The importance of a “good” CV cannot be understated, but often it is not clear what entitles a successful and unsuccessful CV. All employers will look to be able to quickly identify key strengths and skills within your repertoire, as well as relevant qualifications to a role you have applied for. However, many CVs are constructed without thought to personality, ambitions and outside interests, which can have a profound effect on your ability to maintain good working relationships and a healthy life balance. These key aspects are pivotal to nurturing professional relationships and communicating effectively in a team of nurses or practitioners. Below, we share our 5 tips to writing an ideal CV for nursing candidates.
An efficient way of conveying your personality, professionalism and qualification to a potential employer is to summarise yourself briefly at the beginning of your CV. These details could include your qualifications, academic or professional interests and relevant experience to a job. These pieces of text often reflect more upon your personality, and it is useful to implement some key words which reflect your working style. This should be thought out carefully to accurately reflect your own style and personality to avoid incorrect personal descriptions. This should be around 100 words of concise text which clearly pinpoints why you are suitable for the relevant role and provides a quicker glance into some of your more prestigious achievements without the need to read large blocks of text.
“I am a hardworking, courteous RGN with 17 years of experience in acute, post-operative and peripatetic care. I am persistent and hard working with an eye to detail, capable of working as both an individual and in a team of experts and clinicians. I have been involved in clinical decision making and enjoy using my clinical experience to improve patient outcome through care, competency and confidence in my skills and in the strong relationships I build with my co-workers. Keep up to date with new clinical research and movements within the nursing field and aim to adopt best practice in my execution of skill”
A further method which works to be both visual and concise is the implementation of bullet points, particularly when displaying relevant qualifications or training experience without the need for paragraphs of text. When placed just above or below your introduction, it draws the reader towards this section of the CV, and can be used as a highlight reel of your best achievements. For example;
Aside from introducing yourself, this part of your CV is key to demonstrating clearly your relevance to a career. Name each employer and date your starting and ending date of employment in chronological order. Do not be afraid to report employment breaks or study breaks, and take the time to include any other achievements you gained during your time off work (training, courses, exterior qualifications). Take 3 or 4 sentences for each previous role and explain what your duties were, any experience you learned and a couple of the most prestigious situational or career experiences you carried out during your time at the role (remember, this is proof or your competency at previous roles, so make it detailed and relevant).

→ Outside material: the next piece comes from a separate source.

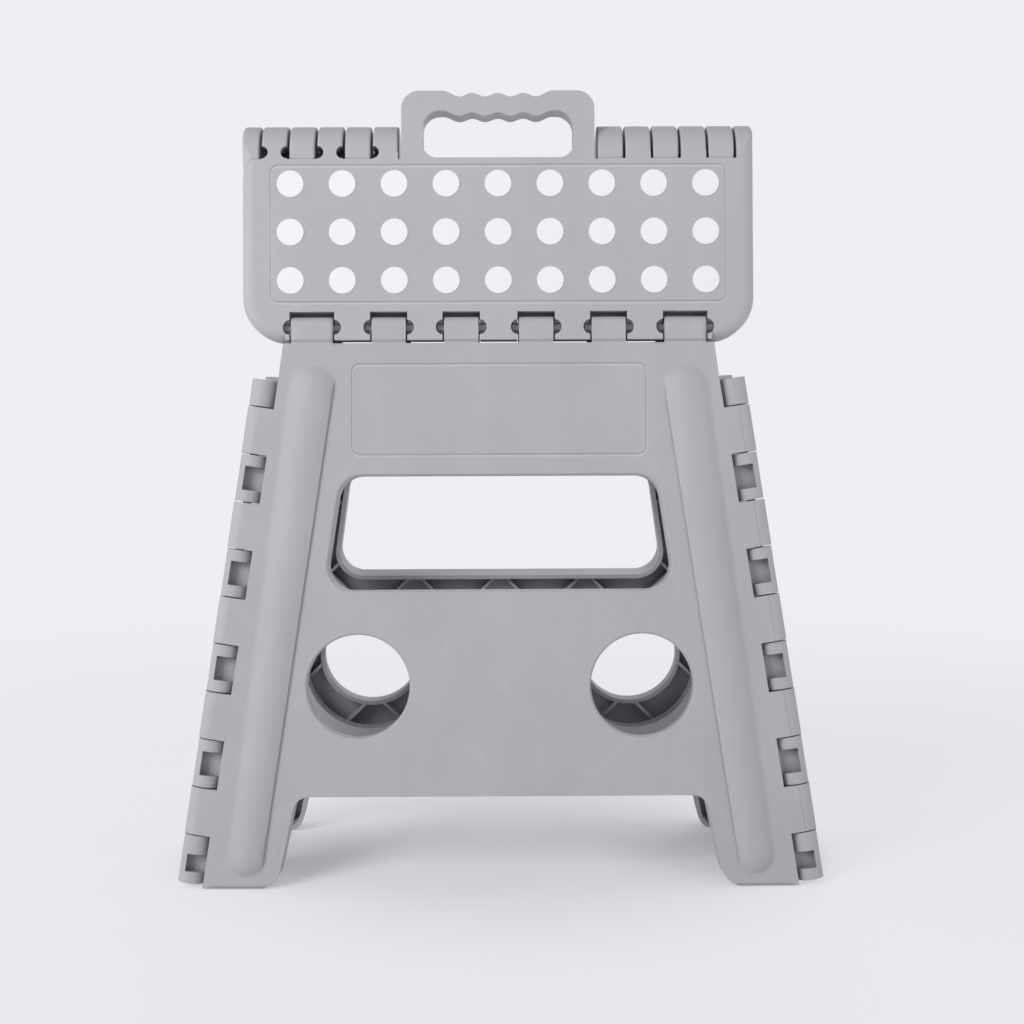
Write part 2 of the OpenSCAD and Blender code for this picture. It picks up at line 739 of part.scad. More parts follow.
// Raised column beside the window, tapering downwards, with domed ends; g takes its skin off
module ridge_form(g) {
    crest = [ridge_crest_share * ridge_w_top, ridge_crest_share * ridge_w_low];
    r = [for (c = crest) (c * c + ridge_h * ridge_h) / (2 * ridge_h)];
    s = [ridge_in - ridge_w_top + crest[0], ridge_in - ridge_w_low + crest[1]];
    top = [s[0], face_y - side_y - ridge_h + r[0], -ridge_top_z];
    low = [s[1], face_y - side_y - ridge_h + r[1], -ridge_low_z];
    d = low - top;
    run = norm(d);
    tilt = acos(d[2] / run);
    swing = atan2(d[1], d[0]);
    slope = asin((r[0] - r[1]) / run);
    n = 16;
    profile = concat(
        arc_pts([0, 0], r[0] - g, -90, 90 + slope, n),
        arc_pts([0, run], r[1] - g, slope, 90 - slope, n)
    );
    intersection() {
        translate(top) rotate([0, tilt, swing]) rotate([0, 0, -swing]) rotate_extrude() polygon(profile);
        block(
            [-reach, face_y - side_y - 2 * ridge_h, -reach],
            [ridge_in - g, face_y - side_y + (g > 0 ? leg_skin + over : 0), reach]
        );
    }
}

// Bracket places along the side hinge: the cap first, then the brackets, from the top down
function bracket_mid(k) = -first_bracket - k * bracket_pitch;
foot_t = -(hinge_h - pad_proud - foot_clear - side_r * side_slant / 45) / cos(side_slant) / cos(leg_lean);
function bracket_end(k) = k == bracket_n - 1 ? foot_t : bracket_mid(k) - bracket_l / 2;
wing_runs = concat(
    [[-cap_top - cap_l, -cap_top]],
    [for (k = [0:bracket_n - 1]) [bracket_end(k), bracket_mid(k) + bracket_l / 2]]
);
leg_runs = [for (k = [0:bracket_n - 1]) [wing_runs[k + 1][1] + side_gap, wing_runs[k][0] - side_gap]];

// Knuckles on the leg's side edge
module leg_side_knuckles() {
    side_frame() for (run = leg_runs) {
        translate([0, 0, run[0]]) cylinder(h = run[1] - run[0], r = side_r);
        block([0, face_y - side_y, run[0]], [notch_in + over, face_y - side_y + tab_d, run[1]]);
    }
}

module leg_side_bores() {
    side_frame() for (run = leg_runs) translate([0, 0, run[0] - over])
        cylinder(h = run[1] - run[0] + 2 * over, r = side_pin_r + fit);
}

// Knuckles of the leg hinge, with their stub pins
module leg_top_knuckles() {
    for (k = leg_knuckles) both_sides() {
        nose = knuckle_nose_r;
        rod_x(k[0] - k[1], k[0] + k[1], leg_knuckle_r);
        block([k[0] - k[1], 0, -axis_d - 2 * leg_skin], [k[0] + k[1], leg_knuckle_r, 0]);
        block([k[0] - k[1], face_y, -axis_d - 2 * leg_skin], [k[0] + k[1], 0, leg_knuckle_r - nose]);
        block([k[0] - k[1], face_y + nose, 0], [k[0] + k[1], 0, leg_knuckle_r]);
        translate([0, face_y + nose, leg_knuckle_r - nose]) rod_x(k[0] - k[1], k[0] + k[1], nose);
        rod_x(k[0] - k[1] - leg_knuckle_gap - pin_in, k[0] + k[1] + leg_knuckle_gap + pin_in, pin_r);
    }
}

// Leg panel in its own frame
module leg_half() {
    difference() {
        union() {
            difference() {
                slab(face_y, leg_back_y) polygon(soften(leg_pts, leg_pts_r));
                slab(face_y + leg_skin, leg_back_y + over) leg_hollow_outline();
                slab(face_y + ring_d, leg_back_y + over)
                    for (s = [-1, 1]) translate([s * port_x, -port_z]) circle(port_r + 2 * leg_skin);
                // the side panel folds in here
                both_sides() side_frame() rotate([0, 0, wing_rest]) {
                    y = wing_front_y - run_gap;
                    low = leg_skin + side_gap - foot_low;
                    block([-reach, y, low], [ridge_in + wing_skin, reach, over - cap_top]);
                    block([-reach, y, -reach], [wing_edge + wing_wall + side_gap, reach, -cap_top]);
                }
            }
            leg_lattice();
            both_sides() side_frame() ridge_form(0);
            both_sides() leg_side_knuckles();
        }
        both_sides() side_frame() ridge_form(leg_skin);
        both_sides() leg_side_bores();
        bevelled_cut(window_pts, window_r, leg_t + over);
        for (s = [-1, 1]) translate([s * port_x, 0, -port_z]) rotate([90, 0, 0]) {
            translate([0, 0, -leg_back_y - over]) cylinder(h = leg_t + 2 * over, r = port_r);
            translate([0, 0, -face_y - bevel])
                cylinder(h = bevel + over, r1 = port_r, r2 = port_r + bevel + over);
        }
        // level top, just under the open seat, and level feet
        rotate([leg_lean, 0, 0]) block([-reach, -reach, -leg_top_gap], [reach, reach, reach]);
        rotate([leg_lean, 0, 0]) block([-reach, -reach, -reach], [reach, reach, pad_proud - hinge_h]);
        foot_pad_room(fit);
        groove([-field_half, -field_low], [field_half, -field_top], field_r);
    }
    leg_top_knuckles();
}

// The left foot's rubber pad, let into the sole, in the leg's frame and grown by g
pad_x = (foot_x(-foot_low) + foot_r + notch_x(-foot_low)) / 2 - wing_wall;
module foot_pad(g, proud) {
    sole = pad_proud - hinge_h;
    pad_y = (leg_t / 2 - axis_d) / cos(leg_lean) + sole * tan(leg_lean);
    rotate([leg_lean, 0, 0]) translate([-pad_x, pad_y, sole])
        block([-pad_l / 2 - g, -pad_w / 2 - g, -proud], [pad_l / 2 + g, pad_w / 2 + g, pad_sink]);
}

module foot_pad_room(g) {
    both_sides() foot_pad(g, over);
}

// Outline of a side panel in the frame of its free edge: X = 0 is that edge, and level lines
// stay level when the panel is open
module mid_frame() {
    translate([wing_s0, 0, 0]) rotate([0, -wing_taper, 0]) children();
}
function at_h(s, h) =
    let (t = (h + (s - wing_s0) * sin(wing_taper)) / cos(wing_taper))
    [(s - wing_s0) * cos(wing_taper) + t * sin(wing_taper), h];
wing_pts = [
    at_h(wing_edge, wing_foot_h), at_h(wing_foot_w, wing_foot_h), at_h(wing_foot_w, wing_arch_h),
    [-wing_gap, wing_arch_h], [-wing_gap, wing_window_h[1]], at_h(wing_stile, wing_window_h[1]),
    at_h(wing_stile, wing_window_h[0]), [-wing_gap, wing_window_h[0]], [-wing_gap, wing_top_h],
    at_h(wing_edge, wing_top_h)
];
wing_pts_r = [
    wing_edge_r, wing_foot_r, 2 * wing_r, wing_nose_r, wing_nose_r,
    wing_r, wing_r, wing_nose_r, wing_nose_r, wing_edge_r
];

module wing_port_2d(g) {
    rotate(-wing_taper) translate([wing_port[0] - wing_s0, wing_port[1]]) circle(wing_port_r + g);
}

// Stiffening ribs behind the skin of a side panel
module wing_ribs() {
    slab(wing_front_y + over, wing_skin_y + over) intersection() {
        difference() {
            polygon(soften(inset(wing_pts, over), inset_r(wing_pts, wing_pts_r, over)));
            wing_port_2d(over);
        }
        for (i = [-8:4], a = [-45, 45]) translate([0, i * lattice_pitch / 1.5]) rotate(a)
            block_2d([-reach, -leg_rib_t / 2], [reach, leg_rib_t / 2]);
    }
}

// Places of the knuckles on the free edge; the front and back panels take turns
mid_tops = [wing_top_h - wing_wall, wing_window_h[1] - wing_wall / 2];
mid_starts = [for (g = [0, 1]) for (i = [0:mid_counts[g] - 1]) mid_tops[g] - i * (mid_l + mid_clear)];

module wing_mid_knuckles(turn_of) {
    for (i = [0:len(mid_starts) - 1]) if (i % 2 == turn_of)
        translate([0, wing_mid_y, mid_starts[i] - mid_l]) difference() {
            union() {
                cylinder(h = mid_l, r = mid_r);
                block([-mid_r - wing_wall, -mid_r + over, 0], [0, mid_r - over, mid_l]);
            }
            translate([0, 0, -over]) cylinder(h = mid_l + 2 * over, r = mid_r / 2);
        }
}

module wing_mid_notches(turn_of) {
    for (i = [0:len(mid_starts) - 1]) if (i % 2 != turn_of) {
        top = mid_starts[i];
        block([-mid_r - mid_clear, -reach, top - mid_l - mid_clear], [reach, reach, top + mid_clear]);
    }
}

// Bracket knuckles of a side panel, with their stub pins and the pocket that faces out when folded
module wing_brackets() {
    difference() {
        for (run = wing_runs) {
            translate([0, 0, run[0]]) cylinder(h = run[1] - run[0], r = bracket_r);
            block([0, wing_front_y, run[0]], [wing_edge + wing_wall, wing_back_y, run[1]]);
        }
        for (k = [1:bracket_n]) {
            low = wing_runs[k][0] + (k == bracket_n ? foot_arms[0] : bracket_arm);
            top = wing_runs[k][1] - (k == bracket_n ? foot_arms[1] : bracket_arm);
            rotate([0, 0, -wing_rest])
                block([-bracket_r + spine_w, -reach, low], [wing_edge + wing_wall + over, 0, top]);
        }
    }
    pin = side_pin_l + side_gap;
    for (i = [0:bracket_n]) {
        run = wing_runs[i];
        if (i > 0) translate([0, 0, run[1] - over]) cylinder(h = pin + over, r = side_pin_r);
        if (i < bracket_n) translate([0, 0, run[0] - pin]) cylinder(h = pin + over, r = side_pin_r);
    }
}

// Side panel in the frame of its hinge line, laid in the plane of its leg
module wing(turn_of) {
    wing_brackets();
    difference() {
        union() {
            difference() {
                mid_frame() slab(wing_front_y, wing_back_y) difference() {
                    polygon(soften(wing_pts, wing_pts_r));
                    wing_port_2d(0);
                }
                mid_frame() slab(wing_front_y - over, wing_skin_y) difference() {
                    polygon(soften(inset(wing_pts, wing_wall), inset_r(wing_pts, wing_pts_r, wing_wall)));
                    wing_port_2d(wing_wall);
                }
            }
            mid_frame() wing_ribs();
            mid_frame() wing_mid_knuckles(turn_of);
        }
        mid_frame() wing_mid_notches(turn_of);
    }
}

module folded_wing(turn_of) {
    side_frame() rotate([0, 0, wing_rest]) wing(turn_of);
}

module leg_front() {
    color([0.69, 0.69, 0.71]) on_front() leg_half();
}

module leg_back() {
    color([0.69, 0.69, 0.71]) on_back() leg_half();
}

module seat_front() {
    color([0.73, 0.73, 0.75]) on_front() seat_half(false);
}

module seat_back() {
    color([0.73, 0.73, 0.75]) on_back() seat_half(true);
}

module side_panel_front_left() {
    color([0.7, 0.7, 0.72]) on_front() folded_wing(0);
}

module side_panel_front_right() {
    color([0.7, 0.7, 0.72]) on_front() mirror([1, 0, 0]) folded_wing(0);
}

module side_panel_back_left() {
    color([0.7, 0.7, 0.72]) on_back() mirror([1, 0, 0]) folded_wing(1);
}

module side_panel_back_right() {
    color([0.7, 0.7, 0.72]) on_back() folded_wing(1);
}

module dots_front_row_1() {
    color("white") on_front() tread_dots(2, false);
}

module dots_front_row_2() {
    color("white") on_front() tread_dots(1, false);
}

module dots_front_row_3() {
    color("white") on_front() tread_dots(0, false);
}

module dots_back_row_1() {
    color("white") on_back() tread_dots(2, true);
}

module dots_back_row_2() {
    color("white") on_back() tread_dots(1, true);
}

module dots_back_row_3() {
    color("white") on_back() tread_dots(0, true);
}

module foot_pad_front_left() {
    color([0.25, 0.25, 0.26]) on_front() foot_pad(0, pad_proud);
}

module foot_pad_front_right() {
    color([0.25, 0.25, 0.26]) on_front() mirror([1, 0, 0]) foot_pad(0, pad_proud);
}

module foot_pad_back_left() {
    color([0.25, 0.25, 0.26]) on_back() mirror([1, 0, 0]) foot_pad(0, pad_proud);
}

module foot_pad_back_right() {
    color([0.25, 0.25, 0.26]) on_back() foot_pad(0, pad_proud);
}

leg_front();
leg_back();
seat_front();
seat_back();
side_panel_front_left();
side_panel_front_right();
side_panel_back_left();
side_panel_back_right();
dots_front_row_1();
dots_front_row_2();
dots_front_row_3();
dots_back_row_1();
dots_back_row_2();
dots_back_row_3();
foot_pad_front_left();
foot_pad_front_right();
foot_pad_back_left();
foot_pad_back_right();
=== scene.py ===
import json
import math

import bpy
import numpy as np
from mathutils import Matrix, Vector

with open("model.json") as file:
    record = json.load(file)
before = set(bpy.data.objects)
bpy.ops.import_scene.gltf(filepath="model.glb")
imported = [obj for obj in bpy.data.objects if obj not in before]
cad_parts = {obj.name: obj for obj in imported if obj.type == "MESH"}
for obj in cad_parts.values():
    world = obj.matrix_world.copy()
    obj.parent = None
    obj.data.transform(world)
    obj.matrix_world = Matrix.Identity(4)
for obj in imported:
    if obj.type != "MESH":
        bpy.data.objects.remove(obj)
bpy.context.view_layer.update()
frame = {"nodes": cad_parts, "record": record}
nodes = frame["nodes"]
print("stool: frame loaded,", len(nodes), "nodes")


# ---- shader helpers ----
class Flow:
    # a socket that takes part in sums and products
    def __init__(self, net, socket):
        self.net = net
        self.socket = socket

    def math(self, operation, other=None, swap=False):
        values = [self, other]
        if swap:
            values.reverse()
        inputs = {i: v for i, v in enumerate(values) if v is not None}
        return self.net.add("ShaderNodeMath", {"operation": operation}, inputs)

    def __add__(self, other):
        return self.math("ADD", other)

    def __sub__(self, other):
        return self.math("SUBTRACT", other)

    def __mul__(self, other):
        return self.math("MULTIPLY", other)

    def __rsub__(self, other):
        return self.math("SUBTRACT", other, swap=True)

    def __pow__(self, other):
        return self.math("POWER", other)

    def size(self):
        return self.math("ABSOLUTE")

    def most(self, other):
        return self.math("MAXIMUM", other)

    def least(self, other):
        return self.math("MINIMUM", other)

    __radd__ = __add__
    __rmul__ = __mul__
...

BMI The Chaucer – April 2004 – September 2009 – My role as a general nurse in a post-operative ward was particularly fulfilling due to the fast paced environment and high clinical standards I operated under…
Similarly to your employment history, you must clearly convey the factual matter of relevant training, qualifications and achievements with different institutions (and be prepared to demonstrate certificates and awards on demand). Provide dates of courses and the places you gained your qualifications, and a couple of lines about the experience you gained, how you were examined and any personal skills you drew directly from your time in the learning environment. Furthermore, explaining the transferrable skills into your present and future roles provides relevancy to your career and demonstrates your dynamic nature as an employee which is attractive and valuable to employers
Anglia Ruskin University – September 1999 – June 2003 – A great deal of personal and academic development occurred during my time at university, having learnt key clinical skills on several working placements in cancer care and community care settings…. My Masters dissertation in aseptic techniques in elderly care proved invaluable during my time at…
Training History/Final information
This section should relate to other areas you may have not divulged such as your technology competency, valid driving license or UK passport holder, registration details with relevant governing bodies and smaller courses relevant to your career. This could be training days elsewhere in the country, first aid training or specific nursing training (catheterisation, tracheotomy care, wound care and drug rotations). These punctuate your previous academic and working experience and demonstrate a worker who is committed to flexibility in practice and improving patient quality of life and care though relevant skills and methods.
A final piece of information should reflect on yourself as an individual. It is key to include two or three sentences on your hobbies, activities, sporting interests or outside achievements to paint a clear picture of you as an individual. Successful candidates often demonstrate a wide range of vocations and interests such as playing in a sports team or a musical instrument, activities which give a sense of a social and professional individual. Avoid being vague or generic in your statements here, but rather emphasise the interesting nature of yourself as an individual to portray to your employer how your skills outside of your profession may help mould yourself into a team of individuals, where social contact and communication is vital.
I have played piano at grade 7 for over 20 years, and enjoy recitals with my local orchestral group. I am an avid swimmer and compete at a regional level in meets and relays, which has vastly improved my communication skills and teamwork when executing high level performance in high stress situations.